Mr Ali asked the leadership to pull out Mr Sadiq from Faisalabad otherwise his approach would hit the party interests and cause an irreparable loss during the coming general elections.
Sources said on Oct 2 the group seeking the transfer of Mr Sadiq was informed that the officer had been transferred to Multan. However, the situation made the Punjab government withhold the order. However, after two days the Punjab government had to issue his transfer order even in the absence of the chief minister.
Following allegations levelled by Sher Ali against the former DCO, the Punjab government had deputed MNA Khurram Dastgir to ascertain the facts by meeting the people whose properties were demolished by Mr Sadiq.
Sources said Dastgir informed the CM that the DCO had razed a number of houses and payment was also not paid to the affected people in accordance with state laws.
The former DCO had launched various anti-encroachment operations and demolished a number of structures in different localities and even on main roads, including Jhang Road, Samundri Road, Jail Road, Narawala Road, Ghulam Mohammadabad, Khurrianwala Road, Circular Road, Chak 79 Road, Bakar Mandi Chowk, Bus Stand, Rajbah Road, Eidgah Road etc and redesigned different chowks considered to be congested for the routine traffic.
He arranged funds for such projects from different philanthropists of the city. He also converted a number of deserted places into public parks where a number of facilities like swings, lakes, jogging tracks, benches, umbrellas were provided. Besides, the DCO also set up a colony for the poor displaced during an anti-encroachment operation at Subhanallah Chowk, Ghulam Mohammadabad, a couple of months ago. All expenses on the construction of houses in the colony named Shahbaz Nagar were incurred by the philanthropists.
Addressing the inauguration ceremony of Shahbaz Nagar, the CM had termed Mr Sadiq an honest officer and said PML-N would seek his induction into the cabinet as MPA after his retirement.
Responding to allegations, Sher Ali said the transfer of the DCO was demanded by the party leadership because the officer had demolished hundreds of houses and shops in Samanabad, Jhang Road and Circular Road.
He said the government would provide shelter to the people rather than depriving them of their livelihood.
He said he had not demanded any favour from the former DCO and all localities, including New Nazimabad, Lyallpur Mills and Muslim Town, were legal. He said it was not correct that he had encroached upon a public park in New Nazimabad.
“I will give my entire property to the government if anyone can point out that I have ever grabbed any state land. I have nothing to do with the shops on Circular Road,” he added.
He said the former DCO intended to demolish hundreds of houses in Ghareebabad, a locality falling in the constituency of Abid Sher Ali, ignoring the facts that Nawaz Sharif had granted them ownership rights when he was the chief minister of Punjab.
Sher Ali said the DCO had demolished more than 400 houses in Samanabad, however, he did not touch the plaza of the law minister and MPA Nawaz Malik.

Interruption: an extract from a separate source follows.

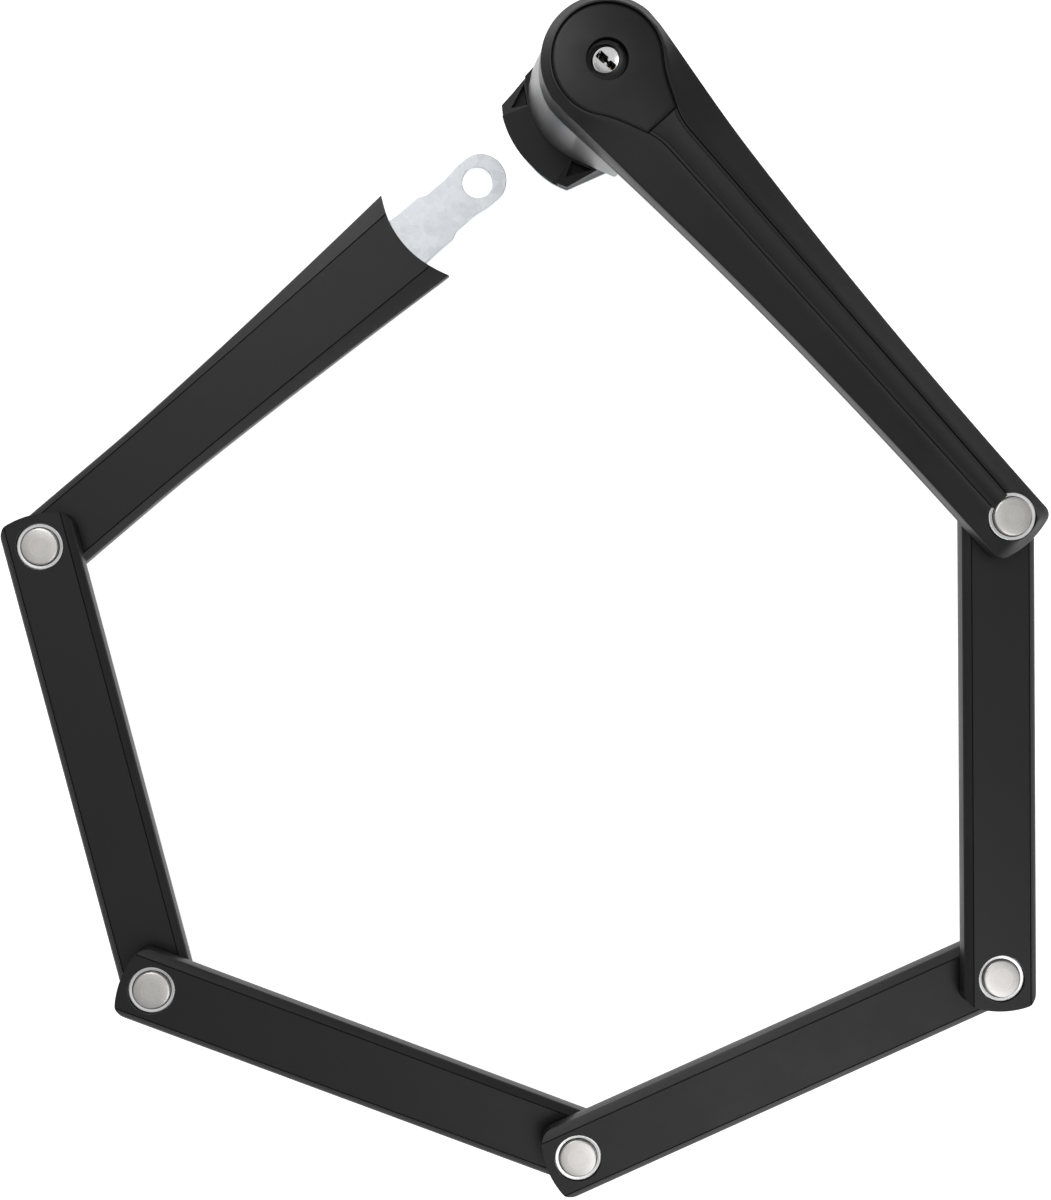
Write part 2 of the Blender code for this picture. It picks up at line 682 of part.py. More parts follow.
def lock_housing():
    """The casting between guide and body, wider at its foot, with a boss up into the body."""
    low = GUIDE_TOP + FIT
    high = BODY_BOTTOM - FIT
    boss_top = BODY_BAR_LOW - FIT
    foot = housing_outline(HOUSING_FOOT, HOUSING_FOOT_TIP, HOUSING_FAR_FOOT)
    head = housing_outline(HEAD_RADIUS - RUN, HOUSING_HEAD_TIP, HOUSING_FAR_HEAD)
    made = loft("lock_housing", [lifted(foot, low), lifted(head, high)], CAST)
    join(made, disc("housing_boss", HOUSING_BOSS, low + 0.002, boss_top, CAST))
    return cut(made,
               disc("cylinder_bore", CYLINDER_RADIUS + FIT, CYLINDER_BOTTOM - FIT,
                    boss_top + OVERRUN, CAST),
               disc("bolt_way", BOLT_STEM + RUN, low - OVERRUN, CYLINDER_BOTTOM + OVERRUN, CAST),
               solver="MANIFOLD")


def guide_outline(outer, hub):
    """A round hub joined by two tangents to the outer arc."""
    touch = math.degrees(math.acos(hub / outer))
    start = GUIDE_AIM + GUIDE_SPREAD + touch
    end = 360 + GUIDE_AIM - GUIDE_SPREAD - touch
    return (arc(outer, GUIDE_AIM - GUIDE_SPREAD, GUIDE_AIM + GUIDE_SPREAD, 18)
            + arc(hub, start, end, 28))


def tongue_slot(name, low, high):
    """The cross-shaped space that takes the tongue from the loop side or from the folded side."""
    half = TONGUE_BASE + SLIDE
    far = GUIDE_RADIUS + OVERRUN
    hub = TONGUE_REACH + SLIDE
    outline = [(-half, -far), (half, -far), (half, -half), (far, -half), (far, half),
               (hub - SLOT_CORNER, hub), (-hub + SLOT_CORNER, hub), (-hub, hub - SLOT_CORNER)]
    return plate(name, outline, low, high, BLACK)


def guide_pocket(i, side):
    """A three-cornered pocket beside one end of the guide's outer arc."""
    angle = math.radians(GUIDE_AIM + side * (GUIDE_SPREAD - 3))
    spot = Vector((math.cos(angle), math.sin(angle)))
    across = Vector((-spot.y, spot.x)) * side
    near = spot * (HOUSING_FOOT + 2 * RUN)
    corners = [near, spot * (GUIDE_RADIUS - POCKET_RIM), near + across * POCKET_REACH]
    if side > 0:
        corners.reverse()
    return plate(f"guide_pocket_{i}", [tuple(c) for c in corners], GUIDE_TOP - POCKET_DEPTH,
                 GUIDE_TOP + OVERRUN, BLACK)


def tongue_guide():
    """The black block that the tongue slides into, with a lip that widens to its top."""
    foot = guide_outline(GUIDE_FOOT_RADIUS, GUIDE_FOOT_HUB)
    made = loft("tongue_guide",
                [lifted(foot, BASE_PLATE + FIT), lifted(foot, GUIDE_SHOULDER),
                 lifted(guide_outline(GUIDE_RADIUS, GUIDE_HUB), GUIDE_TOP)], BLACK)
    tools = [tongue_slot("tongue_slot", BASE_PLATE, SLOT_TOP),
             disc("guide_bolt_way", BOLT_RADIUS + RUN, SLOT_TOP - OVERRUN, GUIDE_TOP + OVERRUN,
                  BLACK),
             disc("spring_space", COLLAR_RADIUS + RUN, SPRING_FLOOR, GUIDE_TOP + OVERRUN, BLACK)]
    tools += [guide_pocket(i, side) for i, side in enumerate((-1, 1))]
    tools += [screw_way(f"guide_screw_way_{i}", x, y, BLACK)
              for i, (x, y) in enumerate(screw_spots())]
    return cut(made, *tools)


def base_plate():
    made = plate("base_plate", guide_outline(GUIDE_FOOT_RADIUS + FIT, GUIDE_FOOT_HUB - FIT), 0,
                 BASE_PLATE, ZINC)
    well = disc("bolt_well", BOLT_RADIUS + RUN, WELL_FLOOR, BASE_PLATE + OVERRUN, ZINC)
    return cut(made, well, *[screw_seat(i, x, y) for i, (x, y) in enumerate(screw_spots(), 1)])


def screw_spots():
    return [(-0.0155, 0.0035), (0.0, 0.0165), (-0.0138, -0.0152), (0.0124, -0.0168)]


def screw_way(name, x, y, finish):
    return disc(name, SCREW_SHANK + FIT, BASE_PLATE - OVERRUN, SCREW_TIP + OVERRUN, finish, x=x, y=y,
                steps=12)


def screw_seat(i, x, y):
    """Stepped cutter for a screw's shank and its sunk head."""
    profile = [(0, BASE_PLATE + OVERRUN), (SCREW_SHANK + FIT, BASE_PLATE + OVERRUN),
               (SCREW_SHANK + FIT, SCREW_SEAT), (SCREW_HEAD + FIT, SCREW_SEAT),
               (SCREW_HEAD + FIT, -0.001), (0, -0.001)]
    return turned(f"screw_seat_{i}", profile, ZINC, x=x, y=y, steps=20)


def base_screw(i, x, y):
    """A flat-headed screw let into the base plate, with a hexagon socket."""
    low = 0.0002
    head = SCREW_SEAT - FIT
    profile = [(0, SCREW_TIP), (SCREW_SHANK, SCREW_TIP), (SCREW_SHANK, head), (SCREW_HEAD, head),
               (SCREW_HEAD, low), (0, low)]
    made = turned(f"base_screw_{i}", profile, STEEL, x=x, y=y, steps=12)
    return cut(made, disc(f"screw_socket_{i}", SCREW_SOCKET, low - OVERRUN, low + 0.0006, STEEL,
                          x=x, y=y, steps=6))


def keyway_outline():
    """A wide end and a narrow end, both with rounded corners, joined by a waist."""
    wide, waist, narrow = KEYWAY_HALVES
    left, right = KEYWAY_WAIST
    corners = [(KEYWAY_START, -wide), (left, -wide), (left, -waist), (right, -waist),
               (right, -narrow), (KEYWAY_END, -narrow), (KEYWAY_END, narrow), (right, narrow),
               (right, waist), (left, waist), (left, wide), (KEYWAY_START, wide)]
    return rounded(corners, KEYWAY_CORNER)


def cylinder_shell():
    made = ring("cylinder_shell", CYLINDER_RADIUS, PLUG_RADIUS + RUN, CYLINDER_BOTTOM,
                CYLINDER_TOP, COVER_BLACK)
    bar_way = plate("sidebar_way", [(PLUG_RADIUS - 0.0005, -0.0008), (PLUG_RADIUS + 0.0016, -0.0008),
                                    (PLUG_RADIUS + 0.0016, 0.0008), (PLUG_RADIUS - 0.0005, 0.0008)],
                    CYLINDER_BOTTOM + 0.004, CYLINDER_TOP - 0.004, COVER_BLACK)
    return cut(made, bar_way)


def cylinder_plug(axis):
    """The turning barrel: a face with the keyway, over a bore that holds the discs."""
    low = CYLINDER_BOTTOM + FIT
    made = disc("cylinder_plug", PLUG_RADIUS, low, PLUG_FACE, CHROME, axis, chamfer=RUN)
    tools = [plate("keyway", keyway_outline(), low + 0.002, PLUG_FACE + OVERRUN, CHROME, axis)]
    for i in range(DISC_COUNT):
        at = disc_low(i)
        tools.append(plate(f"disc_slot_{i}", [(-DISC_HALF, 0), (DISC_HALF, 0),
                                              (DISC_HALF, PLUG_RADIUS + OVERRUN),
                                              (-DISC_HALF, PLUG_RADIUS + OVERRUN)],
                           at - FIT, at + DISC_THICK + FIT, CHROME, axis))
    return cut(made, *tools)


def disc_low(i):
    return CYLINDER_BOTTOM + DISC_FOOT + i * (DISC_THICK + DISC_SPACE)


def detainer_disc(i, axis):
    """A half-round detainer that slides in from the plug's side, clear of the keyway."""
    half = DISC_HALF - FIT
    shoulder = math.sqrt((PLUG_RADIUS - RUN) ** 2 - half ** 2)
    crown = math.sqrt((PLUG_RADIUS - RUN) ** 2 - (half / 2) ** 2)
    outline = [(-half, DISC_FACE), (half, DISC_FACE), (half, shoulder), (half / 2, crown),
               (-half / 2, crown), (-half, shoulder)]
    at = disc_low(i)
    return plate(f"detainer_{i + 1}", outline, at, at + DISC_THICK, BRASS, axis)


def sidebar():
    x = PLUG_RADIUS + RUN
    return plate("sidebar", [(x, -0.0006), (x + 0.0011, -0.0006), (x + 0.0011, 0.0006), (x, 0.0006)],
                 CYLINDER_BOTTOM + 0.005, CYLINDER_TOP - 0.005, BRASS)


def locking_bolt():
    """The bolt, drawn back above the tongue slot, with the collar that its spring lifts."""
    low = SLOT_TOP + RUN
    top = CYLINDER_BOTTOM - RUN
    collar_top = COLLAR_LOW + COLLAR_THICK
    profile = [(0, top), (BOLT_STEM, top), (BOLT_STEM, collar_top), (COLLAR_RADIUS, collar_top),
               (COLLAR_RADIUS, COLLAR_LOW), (BOLT_RADIUS, COLLAR_LOW),
               (BOLT_RADIUS, low + 0.0006), (BOLT_RADIUS - 0.0006, low), (0, low)]
    return turned("locking_bolt", profile, STEEL)


def bolt_spring():
    """A compression spring round the bolt, between the guide's floor and the bolt's collar."""
    radius = BOLT_RADIUS + RUN + SPRING_WIRE
    low = SPRING_FLOOR + SPRING_WIRE + RUN
    high = COLLAR_LOW - SPRING_WIRE - RUN
    curve = bpy.data.curves.new("bolt_spring", "CURVE")
    curve.dimensions = "3D"
    curve.bevel_depth = SPRING_WIRE
    curve.bevel_resolution = 1
    curve.use_fill_caps = True
    line = curve.splines.new("POLY")
    count = SPRING_TURNS * 12
    line.points.add(count)
    for i, point in enumerate(line.points):
        a = 2 * math.pi * SPRING_TURNS * i / count
        point.co = (radius * math.cos(a), radius * math.sin(a), low + (high - low) * i / count, 1)
    made = bpy.data.objects.new("bolt_spring", curve)
    parts.objects.link(made)
    curve.materials.append(material(SPRING))
    weld = made.modifiers.new("caps", "WELD")
    weld.merge_threshold = 1e-6
    return made


def keyhole_shroud(axis):
    """A thin black washer over the plug's face; its window sits off the axis."""
    low = PLUG_FACE + FIT
    made = disc("keyhole_shroud", KEYHOLE_RADIUS - RUN, low, low + SHROUD_THICK, COVER_BLACK, axis)
    window = disc("shroud_window", PLUG_RADIUS, low - OVERRUN, low + OVERRUN, COVER_BLACK, axis,
                  x=-SHROUD_SHIFT)
    return cut(made, window)


def rivet_collar():
    """Collar that lifts the first rivet's ring from the low body bar to the cover's eye."""
    return ring("rivet_collar", RING_RADIUS - 2 * FIT, RIVET_SHANK + FIT, BODY_BAR_TOP + FIT,
                COLLAR_TOP, ZINC, x=BODY_LENGTH)


def build_links():
    pivot = None
    for k in range(1, LINK_COUNT + 1):
        reach = BODY_LENGTH if k == 1 else LINK_PITCH
        if k == 1:
            bar_top = BODY_BAR_TOP
            top = BODY_TOP - TOP_FALL
        else:
            bar_top = link_low(k - 1) + SKIN + BAR_THICK
            top = link_low(k - 1) + SLEEVE_THICK
        seat = empty(f"rivet_seat_{k}", pivot, reach, 0)
        rivet(k, seat, top, bar_top)
        pivot = empty(f"link_pivot_{k}", pivot, reach, TURNS[k - 1])
        if k < LINK_COUNT:
            link_bar(k, pivot)
            link_sleeve(k, pivot)
    last_bar(pivot)
    last_sleeve(pivot)


def build_body():
    body_cover()
    face_plate()
    centre_strip()
    body_tray()
    body_bar()
    rivet_collar()
    lock_housing()
    tongue_guide()
    base_plate()
    for i, (x, y) in enumerate(screw_spots(), 1):
        base_screw(i, x, y)


def build_cylinder():
    axis = empty("key_axis", None, 0, KEYWAY_TURN)
    cylinder_shell()
    cylinder_plug(axis)
    keyhole_shroud(axis)
    for i in range(DISC_COUNT):
        detainer_disc(i, axis)
    sidebar()
    locking_bolt()
    bolt_spring()


clear_scene()
parts = make_collection("folding_bike_lock")
cutters = make_collection("cutters")
build_links()
build_body()
build_cylinder()
bpy.context.view_layer.update()
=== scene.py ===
import json
import math

import bmesh
import bpy
from mathutils import Matrix, Vector


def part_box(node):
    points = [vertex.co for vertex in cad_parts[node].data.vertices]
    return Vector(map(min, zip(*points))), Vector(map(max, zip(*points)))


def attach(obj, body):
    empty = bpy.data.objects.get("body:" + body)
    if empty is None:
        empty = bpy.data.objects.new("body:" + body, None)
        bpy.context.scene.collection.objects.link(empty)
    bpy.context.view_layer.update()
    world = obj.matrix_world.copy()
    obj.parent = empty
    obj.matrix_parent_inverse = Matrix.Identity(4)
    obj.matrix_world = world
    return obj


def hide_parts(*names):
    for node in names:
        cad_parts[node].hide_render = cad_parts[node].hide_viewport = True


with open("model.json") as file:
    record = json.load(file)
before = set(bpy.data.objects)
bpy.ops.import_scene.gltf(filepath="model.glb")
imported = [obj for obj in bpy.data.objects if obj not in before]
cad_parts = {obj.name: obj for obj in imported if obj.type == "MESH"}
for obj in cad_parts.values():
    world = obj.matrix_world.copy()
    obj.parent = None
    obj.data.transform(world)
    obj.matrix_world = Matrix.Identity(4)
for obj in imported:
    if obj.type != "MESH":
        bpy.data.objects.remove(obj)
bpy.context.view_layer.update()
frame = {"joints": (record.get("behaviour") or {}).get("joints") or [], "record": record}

joints = {joint["name"]: joint for joint in frame["joints"]}
openings = {item["name"]: item["box_m"] for item in frame["record"]["physics"]["openings"]}
rivetAt = [Vector(joints[f"rivet_{k}_hinge"]["pos_m"][:2]) for k in range(1, 6)]
holeBox = openings["tongue_hole"]
holeAt = Vector([(holeBox[0][i] + holeBox[1][i]) / 2 for i in range(2)])
bodyLength = rivetAt[0].x
linkEnds = rivetAt + [holeAt]
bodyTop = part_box("face_plate")[1].z
scratch = bpy.data.collections.new("scratch")
bpy.context.scene.collection.children.link(scratch)


class Wire:
    # one output socket, with the arithmetic that grows its tree
    def __init__(self, graph, socket):
        self.graph = graph
        self.socket = socket

    def other(self, name):
        return Wire(self.graph, self.socket.node.outputs[name])

    def math(self, operation, *values):
        return self.graph.add("ShaderNodeMath", {"operation": operation}, dict(enumerate(values)))

    def __add__(self, value):
        return self.math("ADD", self, value)

    def __radd__(self, value):
        return self.math("ADD", value, self)

    def __sub__(self, value):
        return self.math("SUBTRACT", self, value)

    def __rsub__(self, value):
        return self.math("SUBTRACT", value, self)

    def __mul__(self, value):
        return self.math("MULTIPLY", self, value)

    def __truediv__(self, value):
        return self.math("DIVIDE", self, value)

    def __pow__(self, value):
        return self.math("POWER", self, value)

    def atLeast(self, value):
        return self.math("MAXIMUM", self, value)

    def atMost(self, value):
        return self.math("MINIMUM", self, value)

    def within(self, low, high):
        return self.atLeast(low).atMost(high)


class Graph:
    # a shader tree or a geometry tree, filled node by node
    def __init__(self, tree):
        self.tree = tree

    def add(self, kind, settings=None, values=None, out=0):
        node = self.tree.nodes.new(kind)
        for name, value in (settings or {}).items():
            if name == "stops":
                fillRamp(node.color_ramp, value)
            else:
                setattr(node, name, value)
        for key, value in (values or {}).items():
            socket = node.inputs[key]
            for one in (value if isinstance(value, list) else [value]):
                if isinstance(one, Wire):
                    self.tree.links.new(one.socket, socket)
                else:
                    socket.default_value = one
        return Wire(self, node.outputs[out]) if len(node.outputs) else node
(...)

A district government officer, requesting anonymity, told Dawn the transfer of Mr Sadiq on political grounds was sufficient to realise that merit of job was to please the politicians rather than rendering services for public.
He said the government should get a survey conducted by a third party to ascertain the facts that what kind of services Mr Sadiq and his team had rendered for Faisalabad.